>>>>>
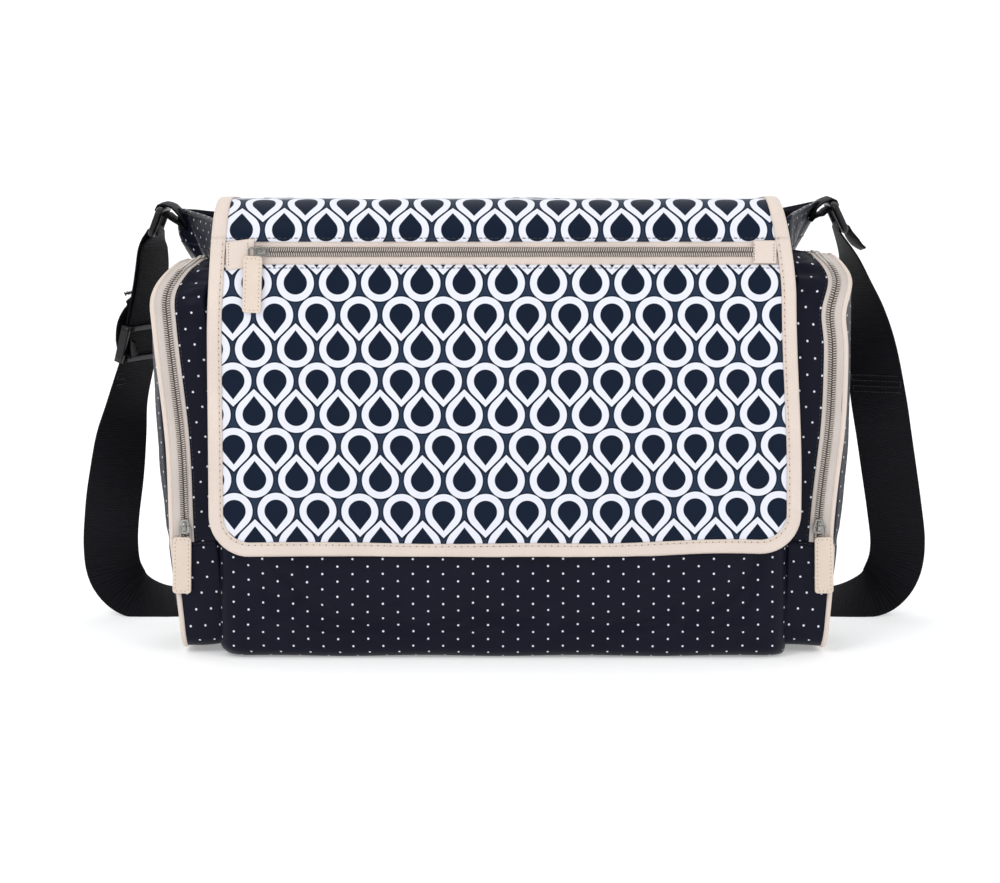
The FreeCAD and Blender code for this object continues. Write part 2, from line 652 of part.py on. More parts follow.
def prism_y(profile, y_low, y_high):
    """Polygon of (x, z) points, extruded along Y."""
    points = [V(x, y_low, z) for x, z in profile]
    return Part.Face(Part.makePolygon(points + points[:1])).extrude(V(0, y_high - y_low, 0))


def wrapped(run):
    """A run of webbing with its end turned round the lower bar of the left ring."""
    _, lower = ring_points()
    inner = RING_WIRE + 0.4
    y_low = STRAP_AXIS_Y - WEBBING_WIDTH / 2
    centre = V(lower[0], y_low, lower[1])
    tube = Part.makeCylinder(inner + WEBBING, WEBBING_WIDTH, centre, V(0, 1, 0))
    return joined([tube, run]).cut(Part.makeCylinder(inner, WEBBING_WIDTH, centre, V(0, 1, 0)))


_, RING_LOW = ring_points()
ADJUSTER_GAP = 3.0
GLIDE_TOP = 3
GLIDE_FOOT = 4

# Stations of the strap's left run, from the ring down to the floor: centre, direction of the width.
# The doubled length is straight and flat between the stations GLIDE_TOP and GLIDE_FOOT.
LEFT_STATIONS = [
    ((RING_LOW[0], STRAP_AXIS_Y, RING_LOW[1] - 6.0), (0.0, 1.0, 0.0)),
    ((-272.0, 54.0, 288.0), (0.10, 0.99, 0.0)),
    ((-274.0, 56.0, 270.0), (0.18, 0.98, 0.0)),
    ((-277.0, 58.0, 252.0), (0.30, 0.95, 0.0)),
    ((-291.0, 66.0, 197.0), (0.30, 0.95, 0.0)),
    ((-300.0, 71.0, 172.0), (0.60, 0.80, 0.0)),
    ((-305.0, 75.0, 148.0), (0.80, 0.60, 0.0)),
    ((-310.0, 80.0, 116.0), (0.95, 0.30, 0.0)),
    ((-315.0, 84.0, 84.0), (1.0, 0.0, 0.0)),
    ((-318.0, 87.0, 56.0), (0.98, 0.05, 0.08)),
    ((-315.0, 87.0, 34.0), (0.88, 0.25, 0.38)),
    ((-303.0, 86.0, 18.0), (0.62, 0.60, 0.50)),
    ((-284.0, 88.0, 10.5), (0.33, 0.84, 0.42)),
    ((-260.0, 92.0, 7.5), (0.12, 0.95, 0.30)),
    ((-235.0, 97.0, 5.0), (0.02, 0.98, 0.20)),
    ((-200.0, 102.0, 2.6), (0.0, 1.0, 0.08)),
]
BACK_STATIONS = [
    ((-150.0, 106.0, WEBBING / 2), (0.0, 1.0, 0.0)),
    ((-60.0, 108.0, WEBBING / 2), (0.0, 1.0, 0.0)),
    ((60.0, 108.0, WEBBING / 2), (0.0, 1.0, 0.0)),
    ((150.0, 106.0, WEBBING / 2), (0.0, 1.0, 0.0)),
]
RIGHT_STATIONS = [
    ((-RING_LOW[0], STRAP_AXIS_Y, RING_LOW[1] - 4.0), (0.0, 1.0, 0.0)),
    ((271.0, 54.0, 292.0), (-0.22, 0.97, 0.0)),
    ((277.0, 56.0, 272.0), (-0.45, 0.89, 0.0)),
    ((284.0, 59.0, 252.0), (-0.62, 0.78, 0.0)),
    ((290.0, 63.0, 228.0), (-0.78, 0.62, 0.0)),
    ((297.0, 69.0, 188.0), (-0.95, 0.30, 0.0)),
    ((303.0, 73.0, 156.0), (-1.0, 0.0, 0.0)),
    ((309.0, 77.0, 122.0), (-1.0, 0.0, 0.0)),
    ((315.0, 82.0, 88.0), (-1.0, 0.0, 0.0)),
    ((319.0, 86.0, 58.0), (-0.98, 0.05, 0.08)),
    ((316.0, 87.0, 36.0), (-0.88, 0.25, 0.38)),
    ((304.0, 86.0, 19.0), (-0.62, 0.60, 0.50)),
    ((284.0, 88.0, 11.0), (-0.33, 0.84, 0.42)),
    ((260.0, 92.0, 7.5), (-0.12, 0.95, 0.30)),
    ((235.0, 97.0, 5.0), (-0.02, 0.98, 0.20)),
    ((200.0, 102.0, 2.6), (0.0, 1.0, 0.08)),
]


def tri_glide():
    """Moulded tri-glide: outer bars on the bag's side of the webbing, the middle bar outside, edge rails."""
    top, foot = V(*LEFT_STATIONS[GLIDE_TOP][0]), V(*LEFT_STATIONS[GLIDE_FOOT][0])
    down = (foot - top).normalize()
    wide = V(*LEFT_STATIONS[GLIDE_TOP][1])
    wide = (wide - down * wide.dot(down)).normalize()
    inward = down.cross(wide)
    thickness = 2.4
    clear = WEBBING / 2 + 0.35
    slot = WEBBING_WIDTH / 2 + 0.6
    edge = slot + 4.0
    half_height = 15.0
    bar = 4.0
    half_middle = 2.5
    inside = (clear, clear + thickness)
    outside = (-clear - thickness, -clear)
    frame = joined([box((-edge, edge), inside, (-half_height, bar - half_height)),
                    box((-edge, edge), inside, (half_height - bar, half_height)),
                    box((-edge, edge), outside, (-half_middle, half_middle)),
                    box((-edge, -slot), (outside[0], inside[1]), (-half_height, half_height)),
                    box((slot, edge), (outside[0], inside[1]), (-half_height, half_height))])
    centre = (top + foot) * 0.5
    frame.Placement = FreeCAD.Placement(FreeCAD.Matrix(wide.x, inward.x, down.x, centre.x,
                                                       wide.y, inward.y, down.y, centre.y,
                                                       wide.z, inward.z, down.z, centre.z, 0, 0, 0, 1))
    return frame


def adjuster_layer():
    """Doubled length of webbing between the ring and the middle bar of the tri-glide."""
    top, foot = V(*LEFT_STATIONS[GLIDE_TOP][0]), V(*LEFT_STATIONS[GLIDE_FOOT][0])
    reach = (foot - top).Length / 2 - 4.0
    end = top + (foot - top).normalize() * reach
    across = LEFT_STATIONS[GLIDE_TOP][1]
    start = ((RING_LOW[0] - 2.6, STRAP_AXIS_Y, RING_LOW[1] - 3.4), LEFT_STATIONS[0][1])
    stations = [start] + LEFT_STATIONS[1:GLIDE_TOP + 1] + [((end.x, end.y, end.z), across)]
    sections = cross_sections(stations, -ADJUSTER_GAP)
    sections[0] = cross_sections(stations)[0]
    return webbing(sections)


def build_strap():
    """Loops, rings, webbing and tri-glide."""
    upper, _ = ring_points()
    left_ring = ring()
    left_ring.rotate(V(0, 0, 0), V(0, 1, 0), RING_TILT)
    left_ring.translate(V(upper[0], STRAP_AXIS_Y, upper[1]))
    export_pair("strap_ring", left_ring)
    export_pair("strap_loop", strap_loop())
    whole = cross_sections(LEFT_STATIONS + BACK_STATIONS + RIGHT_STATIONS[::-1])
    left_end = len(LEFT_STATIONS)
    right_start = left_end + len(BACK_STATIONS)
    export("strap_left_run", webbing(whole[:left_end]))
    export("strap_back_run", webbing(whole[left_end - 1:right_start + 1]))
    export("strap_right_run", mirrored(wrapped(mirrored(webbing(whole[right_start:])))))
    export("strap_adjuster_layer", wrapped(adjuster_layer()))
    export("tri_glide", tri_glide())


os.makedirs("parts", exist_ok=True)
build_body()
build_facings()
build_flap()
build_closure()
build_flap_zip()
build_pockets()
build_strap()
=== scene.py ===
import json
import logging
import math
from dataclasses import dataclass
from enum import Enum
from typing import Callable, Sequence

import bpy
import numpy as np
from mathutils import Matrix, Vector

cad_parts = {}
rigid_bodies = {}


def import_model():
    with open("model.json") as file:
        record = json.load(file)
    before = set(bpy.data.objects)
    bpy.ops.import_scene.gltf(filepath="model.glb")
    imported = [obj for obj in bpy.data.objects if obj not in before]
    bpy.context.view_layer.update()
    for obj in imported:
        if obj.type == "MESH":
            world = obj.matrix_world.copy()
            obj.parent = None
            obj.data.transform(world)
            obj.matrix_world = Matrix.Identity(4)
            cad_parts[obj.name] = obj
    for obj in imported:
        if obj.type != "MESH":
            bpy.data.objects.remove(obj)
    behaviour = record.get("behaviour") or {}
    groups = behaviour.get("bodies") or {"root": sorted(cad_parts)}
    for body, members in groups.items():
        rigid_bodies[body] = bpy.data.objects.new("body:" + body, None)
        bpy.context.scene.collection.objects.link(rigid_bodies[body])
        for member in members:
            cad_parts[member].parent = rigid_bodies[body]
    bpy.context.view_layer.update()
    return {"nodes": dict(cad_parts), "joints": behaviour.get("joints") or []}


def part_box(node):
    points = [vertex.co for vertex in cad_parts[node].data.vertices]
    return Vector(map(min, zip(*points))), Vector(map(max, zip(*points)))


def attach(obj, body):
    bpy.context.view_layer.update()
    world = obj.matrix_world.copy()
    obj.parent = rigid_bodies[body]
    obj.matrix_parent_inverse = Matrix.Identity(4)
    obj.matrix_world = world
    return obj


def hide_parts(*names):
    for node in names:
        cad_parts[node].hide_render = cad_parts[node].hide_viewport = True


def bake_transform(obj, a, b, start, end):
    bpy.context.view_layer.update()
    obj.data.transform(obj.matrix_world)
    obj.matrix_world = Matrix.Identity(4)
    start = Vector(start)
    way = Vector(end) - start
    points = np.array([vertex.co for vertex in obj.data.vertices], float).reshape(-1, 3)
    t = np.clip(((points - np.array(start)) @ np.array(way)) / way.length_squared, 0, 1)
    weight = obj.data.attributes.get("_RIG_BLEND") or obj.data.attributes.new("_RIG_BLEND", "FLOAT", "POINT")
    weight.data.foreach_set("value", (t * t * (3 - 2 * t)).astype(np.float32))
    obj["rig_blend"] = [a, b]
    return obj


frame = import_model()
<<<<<
>>>>>
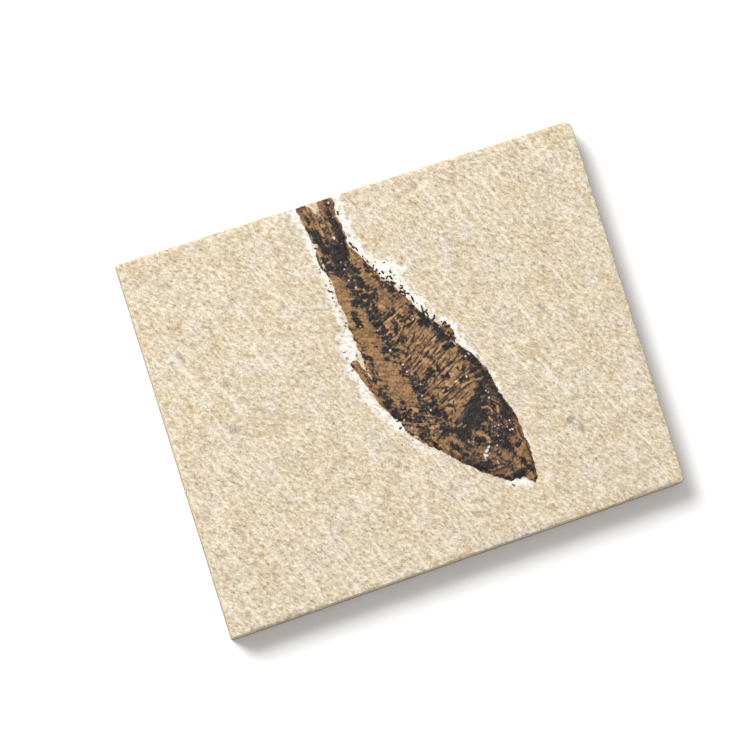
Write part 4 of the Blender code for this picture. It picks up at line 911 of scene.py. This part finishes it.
<<<<<
:: INSTRUCTIONS TO FOLLOW ::
Your task is to retype the entries verbatim, starting with the line that holds "cad_parts[obj.name] = obj" and stopping after the line that holds "cad_parts[node].hide_render = cad_parts[node].hide_viewport".

:: SOLUTION TO THIS PROBLEM ::
            cad_parts[obj.name] = obj
    for obj in imported:
        if obj.type != "MESH":
            bpy.data.objects.remove(obj)
    behaviour = record.get("behaviour") or {}
    groups = behaviour.get("bodies") or {"root": sorted(cad_parts)}
    for body, members in groups.items():
        rigid_bodies[body] = bpy.data.objects.new("body:" + body, None)
        bpy.context.scene.collection.objects.link(rigid_bodies[body])
        for member in members:
            cad_parts[member].parent = rigid_bodies[body]
    bpy.context.view_layer.update()
    return {"nodes": dict(cad_parts), "joints": behaviour.get("joints") or []}


def part_box(node):
    points = [vertex.co for vertex in cad_parts[node].data.vertices]
    return Vector(map(min, zip(*points))), Vector(map(max, zip(*points)))


def attach(obj, body):
    bpy.context.view_layer.update()
    world = obj.matrix_world.copy()
    obj.parent = rigid_bodies[body]
    obj.matrix_parent_inverse = Matrix.Identity(4)
    obj.matrix_world = world
    return obj


def hide_parts(*names):
    for node in names:
        cad_parts[node].hide_render = cad_parts[node].hide_viewport = True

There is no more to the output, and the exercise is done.